Faddy, no, but traditional yes in every way. Critics might defile this modus operandi, but I see nothing wrong with competently cooked Sunday lunch served in relaxed surroundings by accommodating staff – enjoyment doesn’t always have to encompass trendy, though I am the first to admit it can be such fun. This occasion was enhanced by the company of some good friends.

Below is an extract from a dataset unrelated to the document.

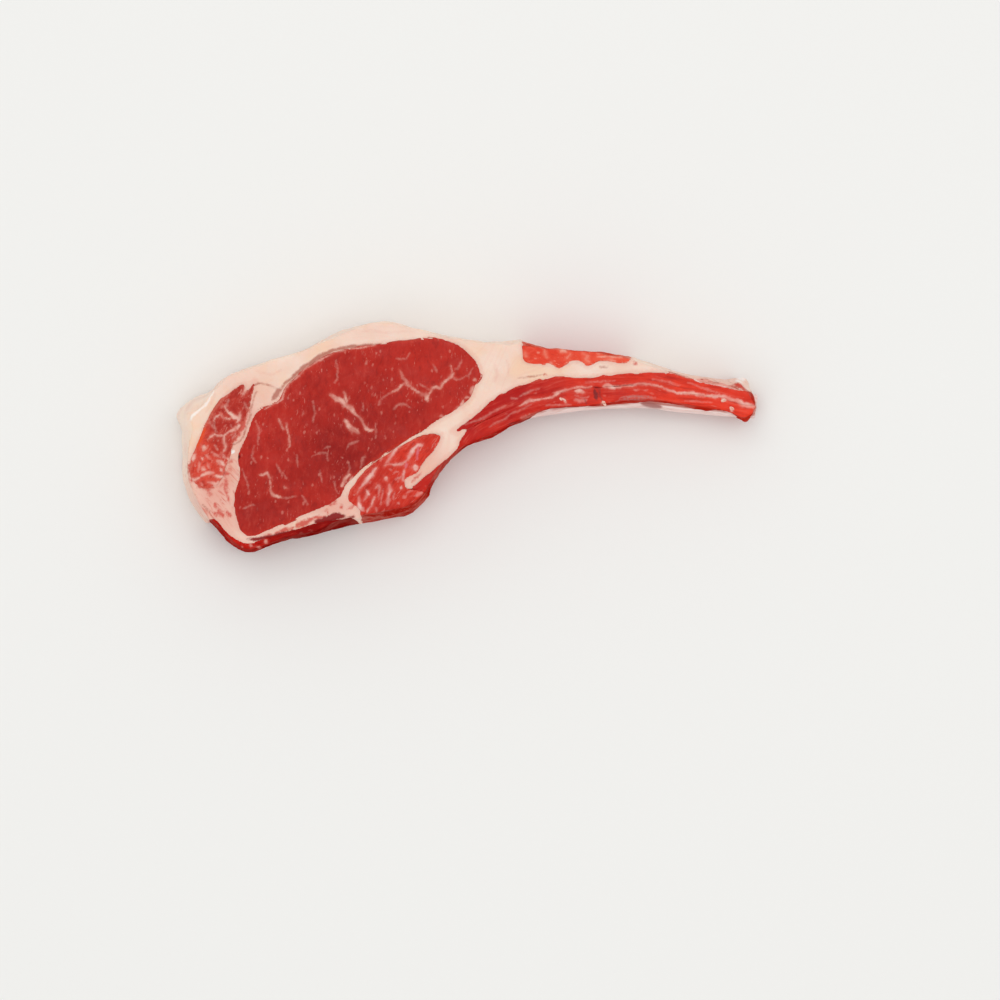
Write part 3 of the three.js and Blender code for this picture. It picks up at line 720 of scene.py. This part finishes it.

A little worn at the edges – as many are – this country house, set in pretty grounds pleasantly reflects the bucolic character of the region. A place for the VFM conscious, at under £20 per head for 3 courses which included a fine array of buffet style starters to satisfy the carnivore and those piscine inclined, although the veg lover may feel a tad deprived. Five main courses from which to choose could be followed by selecting from half a dozen puddings including unquestionably fresh fruits over which you could cast an eye before committing. Then to add to your decision process there was an adequate if slightly staid, help-yourself cheese board. One of the most sensibly priced wine lists to be seen [generally sub £100] plus a more modest and concise house list. Two bottles of Pomerol worked nicely for us.
I failed to find many reviews, but the few I did were ‘good’ and that just about fits. Could I have awarded 6.5 for F&D then I would have done…Not sure I am curious enough to find out whether the kitchen can successfully deliver the modern dishes that appear at other times, unless it proves to be a convenient bolt hole in future, then it would deserve fair consideration.